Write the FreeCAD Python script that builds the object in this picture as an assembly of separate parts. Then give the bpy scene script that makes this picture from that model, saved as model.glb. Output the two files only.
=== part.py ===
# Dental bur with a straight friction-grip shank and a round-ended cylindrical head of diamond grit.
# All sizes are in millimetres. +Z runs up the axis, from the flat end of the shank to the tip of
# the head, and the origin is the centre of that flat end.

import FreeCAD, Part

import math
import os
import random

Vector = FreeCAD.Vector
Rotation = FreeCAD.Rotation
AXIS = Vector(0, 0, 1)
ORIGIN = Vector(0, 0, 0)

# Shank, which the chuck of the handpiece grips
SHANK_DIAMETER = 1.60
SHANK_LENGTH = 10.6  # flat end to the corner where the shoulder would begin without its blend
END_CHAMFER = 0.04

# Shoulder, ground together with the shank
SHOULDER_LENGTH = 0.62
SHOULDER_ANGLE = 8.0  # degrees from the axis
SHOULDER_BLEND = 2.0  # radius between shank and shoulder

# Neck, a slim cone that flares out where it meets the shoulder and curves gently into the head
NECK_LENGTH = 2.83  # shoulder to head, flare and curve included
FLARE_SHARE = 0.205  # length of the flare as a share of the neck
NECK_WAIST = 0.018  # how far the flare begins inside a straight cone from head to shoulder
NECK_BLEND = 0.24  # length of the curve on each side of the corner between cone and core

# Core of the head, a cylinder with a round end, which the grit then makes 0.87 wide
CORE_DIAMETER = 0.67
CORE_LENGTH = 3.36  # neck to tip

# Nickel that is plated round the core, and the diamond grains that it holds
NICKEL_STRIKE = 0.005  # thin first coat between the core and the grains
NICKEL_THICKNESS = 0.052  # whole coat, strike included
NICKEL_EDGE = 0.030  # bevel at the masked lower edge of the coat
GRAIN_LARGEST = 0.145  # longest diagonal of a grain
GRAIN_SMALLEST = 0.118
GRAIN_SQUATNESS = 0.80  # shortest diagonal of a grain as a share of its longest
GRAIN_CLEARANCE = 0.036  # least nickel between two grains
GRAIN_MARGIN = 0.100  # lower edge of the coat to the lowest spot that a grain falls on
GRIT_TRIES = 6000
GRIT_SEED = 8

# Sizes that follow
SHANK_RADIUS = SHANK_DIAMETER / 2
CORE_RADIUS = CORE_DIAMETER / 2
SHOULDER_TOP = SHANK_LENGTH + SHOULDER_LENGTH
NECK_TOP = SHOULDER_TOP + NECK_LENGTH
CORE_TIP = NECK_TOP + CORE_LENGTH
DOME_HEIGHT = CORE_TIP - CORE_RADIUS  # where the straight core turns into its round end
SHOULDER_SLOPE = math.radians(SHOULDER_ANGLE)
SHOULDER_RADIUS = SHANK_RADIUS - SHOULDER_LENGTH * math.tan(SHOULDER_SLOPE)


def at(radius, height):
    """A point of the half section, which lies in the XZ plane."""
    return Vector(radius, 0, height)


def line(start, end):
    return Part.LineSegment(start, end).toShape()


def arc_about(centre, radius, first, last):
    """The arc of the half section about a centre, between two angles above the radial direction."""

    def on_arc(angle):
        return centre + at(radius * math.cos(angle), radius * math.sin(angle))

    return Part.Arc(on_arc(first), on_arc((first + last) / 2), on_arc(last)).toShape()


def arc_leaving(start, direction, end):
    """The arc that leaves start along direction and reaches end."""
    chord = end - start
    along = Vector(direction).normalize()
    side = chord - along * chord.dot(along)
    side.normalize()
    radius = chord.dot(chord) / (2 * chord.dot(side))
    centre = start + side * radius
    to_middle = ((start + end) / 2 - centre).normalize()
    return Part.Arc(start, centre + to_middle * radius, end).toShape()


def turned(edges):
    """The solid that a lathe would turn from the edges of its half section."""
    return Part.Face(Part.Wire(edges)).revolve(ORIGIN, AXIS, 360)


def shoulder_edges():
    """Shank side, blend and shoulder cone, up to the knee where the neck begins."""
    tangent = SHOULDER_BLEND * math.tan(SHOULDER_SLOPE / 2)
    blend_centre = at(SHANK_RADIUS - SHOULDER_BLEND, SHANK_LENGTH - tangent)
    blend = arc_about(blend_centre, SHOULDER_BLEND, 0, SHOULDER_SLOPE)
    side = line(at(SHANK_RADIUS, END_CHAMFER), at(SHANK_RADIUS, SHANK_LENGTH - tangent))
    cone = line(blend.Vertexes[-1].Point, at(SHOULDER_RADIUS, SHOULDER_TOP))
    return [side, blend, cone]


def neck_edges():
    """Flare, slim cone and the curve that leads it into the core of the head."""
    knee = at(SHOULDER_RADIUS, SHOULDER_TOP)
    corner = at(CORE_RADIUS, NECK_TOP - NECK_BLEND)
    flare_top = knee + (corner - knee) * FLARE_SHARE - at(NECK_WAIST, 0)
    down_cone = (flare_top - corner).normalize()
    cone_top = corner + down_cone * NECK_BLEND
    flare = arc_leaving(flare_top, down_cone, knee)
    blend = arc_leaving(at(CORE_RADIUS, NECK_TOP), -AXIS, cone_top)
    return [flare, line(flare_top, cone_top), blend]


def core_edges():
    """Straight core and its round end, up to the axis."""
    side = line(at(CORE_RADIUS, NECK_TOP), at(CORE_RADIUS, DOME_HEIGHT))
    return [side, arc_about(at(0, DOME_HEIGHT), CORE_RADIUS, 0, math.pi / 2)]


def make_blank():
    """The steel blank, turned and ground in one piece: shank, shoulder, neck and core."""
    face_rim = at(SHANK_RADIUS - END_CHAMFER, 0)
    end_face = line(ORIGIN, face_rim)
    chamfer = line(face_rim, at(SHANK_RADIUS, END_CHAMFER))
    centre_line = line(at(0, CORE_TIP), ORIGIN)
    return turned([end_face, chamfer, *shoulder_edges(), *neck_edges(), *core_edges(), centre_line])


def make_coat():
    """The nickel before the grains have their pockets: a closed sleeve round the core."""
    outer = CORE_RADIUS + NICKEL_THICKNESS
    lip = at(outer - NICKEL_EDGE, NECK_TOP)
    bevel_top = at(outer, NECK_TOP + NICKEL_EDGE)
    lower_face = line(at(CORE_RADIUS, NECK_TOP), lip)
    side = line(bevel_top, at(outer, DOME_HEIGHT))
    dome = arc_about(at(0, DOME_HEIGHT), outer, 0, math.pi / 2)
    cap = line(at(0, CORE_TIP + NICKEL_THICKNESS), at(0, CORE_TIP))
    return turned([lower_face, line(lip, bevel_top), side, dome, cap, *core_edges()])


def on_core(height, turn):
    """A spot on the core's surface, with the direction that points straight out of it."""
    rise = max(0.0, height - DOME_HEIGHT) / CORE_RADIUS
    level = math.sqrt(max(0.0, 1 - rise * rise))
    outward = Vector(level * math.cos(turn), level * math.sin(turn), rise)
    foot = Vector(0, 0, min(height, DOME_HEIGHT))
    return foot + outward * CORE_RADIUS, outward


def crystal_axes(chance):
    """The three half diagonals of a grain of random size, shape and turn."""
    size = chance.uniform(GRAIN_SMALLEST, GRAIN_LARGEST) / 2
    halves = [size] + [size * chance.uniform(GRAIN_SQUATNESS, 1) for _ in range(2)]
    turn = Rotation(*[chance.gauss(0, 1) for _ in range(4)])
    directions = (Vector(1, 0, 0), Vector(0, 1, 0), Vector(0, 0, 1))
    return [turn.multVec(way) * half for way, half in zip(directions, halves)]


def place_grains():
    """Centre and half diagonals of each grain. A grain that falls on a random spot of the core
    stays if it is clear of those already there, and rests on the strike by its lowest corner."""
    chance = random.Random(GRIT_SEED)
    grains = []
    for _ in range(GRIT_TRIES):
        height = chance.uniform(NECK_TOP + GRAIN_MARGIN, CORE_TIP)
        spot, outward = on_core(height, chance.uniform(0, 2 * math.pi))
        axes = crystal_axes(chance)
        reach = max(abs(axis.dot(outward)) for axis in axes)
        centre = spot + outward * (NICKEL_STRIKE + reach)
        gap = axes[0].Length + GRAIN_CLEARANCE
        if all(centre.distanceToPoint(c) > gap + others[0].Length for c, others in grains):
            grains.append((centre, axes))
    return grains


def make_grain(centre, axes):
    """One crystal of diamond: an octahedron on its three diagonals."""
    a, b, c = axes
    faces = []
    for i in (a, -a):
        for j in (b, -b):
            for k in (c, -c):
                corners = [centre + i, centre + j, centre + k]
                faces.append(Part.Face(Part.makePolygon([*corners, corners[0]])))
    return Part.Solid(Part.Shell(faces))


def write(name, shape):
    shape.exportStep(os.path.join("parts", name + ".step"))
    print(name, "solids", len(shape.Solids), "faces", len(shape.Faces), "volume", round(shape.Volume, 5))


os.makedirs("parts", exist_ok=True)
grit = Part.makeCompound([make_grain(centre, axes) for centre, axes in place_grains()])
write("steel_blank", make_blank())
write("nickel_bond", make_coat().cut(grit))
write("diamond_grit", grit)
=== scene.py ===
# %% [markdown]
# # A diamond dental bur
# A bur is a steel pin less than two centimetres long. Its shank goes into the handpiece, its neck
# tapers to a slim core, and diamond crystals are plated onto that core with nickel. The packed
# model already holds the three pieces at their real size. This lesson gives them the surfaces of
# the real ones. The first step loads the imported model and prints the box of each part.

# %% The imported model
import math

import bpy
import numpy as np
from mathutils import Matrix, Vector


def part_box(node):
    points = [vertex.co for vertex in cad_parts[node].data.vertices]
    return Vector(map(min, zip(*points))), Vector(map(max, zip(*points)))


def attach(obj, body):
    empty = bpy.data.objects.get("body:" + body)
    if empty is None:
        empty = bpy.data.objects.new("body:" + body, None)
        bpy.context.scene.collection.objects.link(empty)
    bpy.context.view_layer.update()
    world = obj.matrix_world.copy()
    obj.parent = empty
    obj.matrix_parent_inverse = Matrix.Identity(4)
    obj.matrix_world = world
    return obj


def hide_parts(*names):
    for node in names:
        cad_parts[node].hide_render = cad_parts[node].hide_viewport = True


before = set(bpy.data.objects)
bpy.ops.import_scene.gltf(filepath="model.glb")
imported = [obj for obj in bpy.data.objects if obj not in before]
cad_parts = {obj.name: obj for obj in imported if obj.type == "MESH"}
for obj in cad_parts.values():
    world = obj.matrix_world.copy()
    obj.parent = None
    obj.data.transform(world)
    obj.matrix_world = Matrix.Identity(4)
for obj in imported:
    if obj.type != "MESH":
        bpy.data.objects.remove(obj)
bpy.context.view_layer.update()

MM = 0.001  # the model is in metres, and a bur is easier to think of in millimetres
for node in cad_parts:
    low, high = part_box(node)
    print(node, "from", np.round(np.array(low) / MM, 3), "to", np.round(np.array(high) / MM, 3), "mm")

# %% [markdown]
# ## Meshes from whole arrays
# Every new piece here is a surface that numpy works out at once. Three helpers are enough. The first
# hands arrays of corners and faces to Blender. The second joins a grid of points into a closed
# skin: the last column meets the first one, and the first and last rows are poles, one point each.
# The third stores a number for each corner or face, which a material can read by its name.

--

Only the lines from the one containing "grit = Part.makeCompound([make_grain(centre, axes)" through the one containing "cad_parts[node].hide_render = cad_parts[node].hide_viewport" are to be retyped, both boundary lines included, with no other material.

grit = Part.makeCompound([make_grain(centre, axes) for centre, axes in place_grains()])
write("steel_blank", make_blank())
write("nickel_bond", make_coat().cut(grit))
write("diamond_grit", grit)
=== scene.py ===
# %% [markdown]
# # A diamond dental bur
# A bur is a steel pin less than two centimetres long. Its shank goes into the handpiece, its neck
# tapers to a slim core, and diamond crystals are plated onto that core with nickel. The packed
# model already holds the three pieces at their real size. This lesson gives them the surfaces of
# the real ones. The first step loads the imported model and prints the box of each part.

# %% The imported model
import math

import bpy
import numpy as np
from mathutils import Matrix, Vector


def part_box(node):
    points = [vertex.co for vertex in cad_parts[node].data.vertices]
    return Vector(map(min, zip(*points))), Vector(map(max, zip(*points)))


def attach(obj, body):
    empty = bpy.data.objects.get("body:" + body)
    if empty is None:
        empty = bpy.data.objects.new("body:" + body, None)
        bpy.context.scene.collection.objects.link(empty)
    bpy.context.view_layer.update()
    world = obj.matrix_world.copy()
    obj.parent = empty
    obj.matrix_parent_inverse = Matrix.Identity(4)
    obj.matrix_world = world
    return obj


def hide_parts(*names):
    for node in names:
        cad_parts[node].hide_render = cad_parts[node].hide_viewport = True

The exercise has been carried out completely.